While SB 477 is an excellent model for regulating international labor recruitment, the law has been interpreted to apply to only one work visa program, H-2B, which accounts for a tiny share of the temporary migrant workers employed in California, less than 1%. The California Labor Commissioner’s office has been developing and implementing the new registration system for H-2B employers and recruiters, but without the law applying to other visas, it is unlikely to have much of an impact.  

That’s why Asm. Rodriguez introduced AB 364, a bill that would clarify that the foreign labor contractor registration system should cover nearly all temporary migrant workers who are recruited to work in California, including workers in the H-1B, H-2A, L-1, O, P, and TN visa programs, programs rife with labor abuse and human trafficking. The only visa program that will be exempted is the J-1 visa, unfortunately—a cultural exchange program that has morphed into a temporary work program—and is mainly used to recruit workers like au pairs, lifeguards, and hotel and restaurant workers. In effect, that leaves 10,500 migrant workers unprotected from recruitment abuses. Nevertheless, AB 364 would ensure that SB 477’s protections are not limited to the approximately 2,100 H-2B workers in California but would cover 300,000 of the state’s temporary migrant workers. 

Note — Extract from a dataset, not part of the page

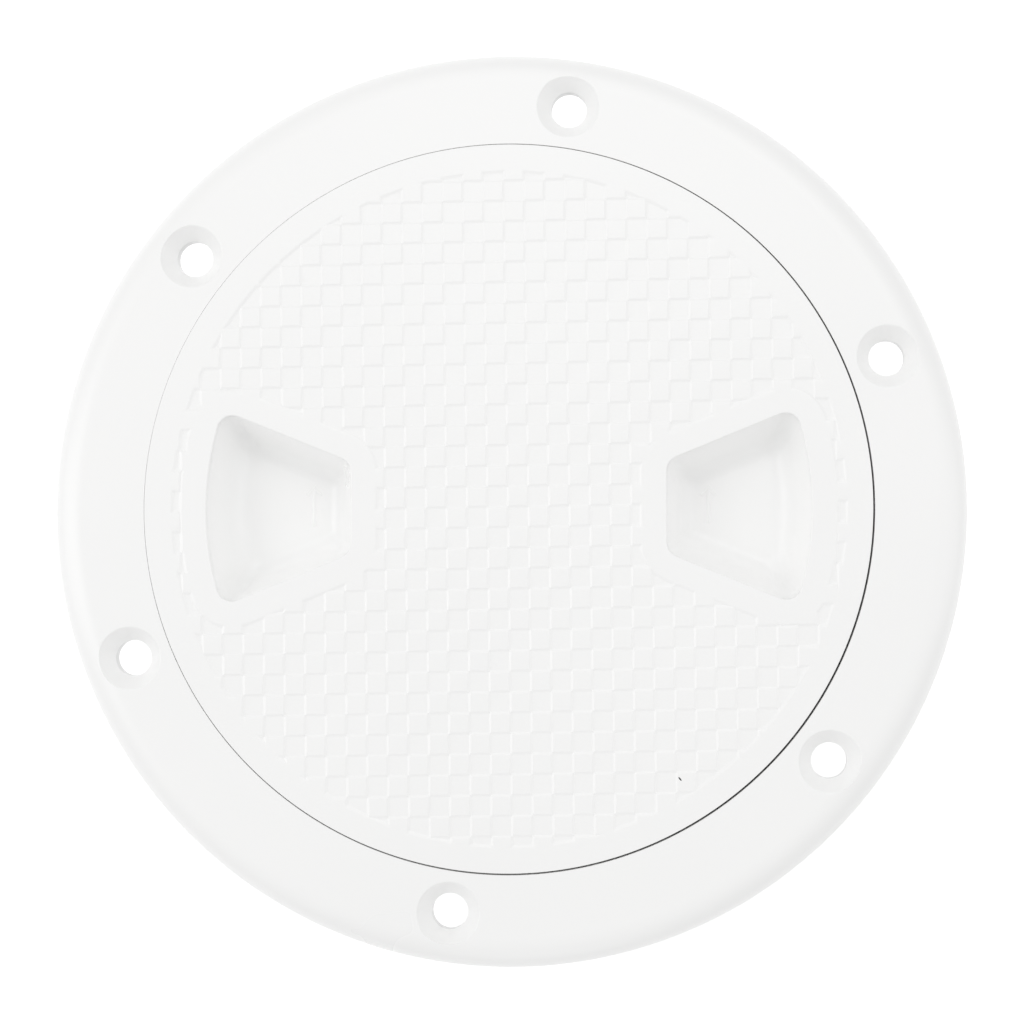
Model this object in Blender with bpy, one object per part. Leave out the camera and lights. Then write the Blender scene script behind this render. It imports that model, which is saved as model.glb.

Governor Newsom can make history and protect migrant workers by signing AB 364

Both chambers of the California legislature passed AB 364 and the bill has been enrolled, meaning it is on the Governor’s desk. Gov. Newsom must either sign or veto it by September 30th.  

A long list of organizations, government agencies, and businesses that work with, on behalf of, and employ migrant workers support AB 364’s simple fix that will go far to protect California’s migrant workers, and are urging Gov. Newsom to sign it. The governor has a chance to show once again that California can lead the way—this time with respect to international labor recruitment—remedying a gap in protection that Congress has been reluctant to fix, and in the process, create a new model that can be emulated by other states.